After the above Hadoop local job finishes, you should see the computed value of pi... something that's reasonably closer to 3.14.
Open up a shell and clone the Ivory github repo:
git clone git://github.com/lintool/Ivory.git
Go into the Ivory/
directory and build with ant by
typing ant
. The build should complete without error.
You should then be able to run one of the integration JUnit test cases that builds an inverted index on the CACM collection, runs retrieval experiments, and verifies the results:
etc/junit.sh ivory.integration.local.VerifyLocalCACMPositionalIndexIP
After the job finishes, you should see:
OK (1 test)
This indicates that the test has passed. If you got this far, congratulations, you've gotten Ivory to work without a hitch.

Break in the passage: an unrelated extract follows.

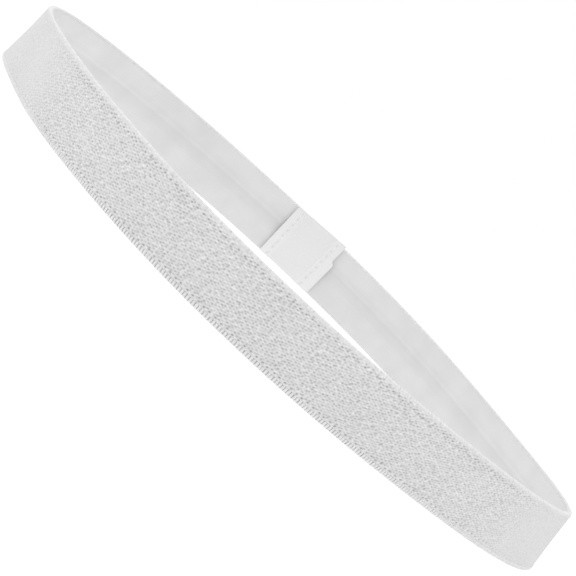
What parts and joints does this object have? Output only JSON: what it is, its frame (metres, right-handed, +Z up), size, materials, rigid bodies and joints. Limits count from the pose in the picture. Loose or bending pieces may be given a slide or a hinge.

Next, we'll run through the above integration test step by step to see what it's doing. Let's look at the collection first:
gunzip -c data/cacm/cacm-collection.xml.gz | less
This is the collection of documents we're going to search against, in the standard "TREC format":
<DOC> <DOCNO>CACM-0001</DOCNO> ... </DOC> <DOCNO>CACM-0002</DOCNO> ... </DOC> ...
The <DOC>
and </DOC>
tags
denote documents. The <DOCNO>
and </DOCNO>
tags surround the unique document
identifier.
This is the CACM collection, which contains abstracts from the Communications of the ACM from the late 1950's through the mid 1960's. It's too small and too old to be useful for serious research today, but it works fine as a toy test collection.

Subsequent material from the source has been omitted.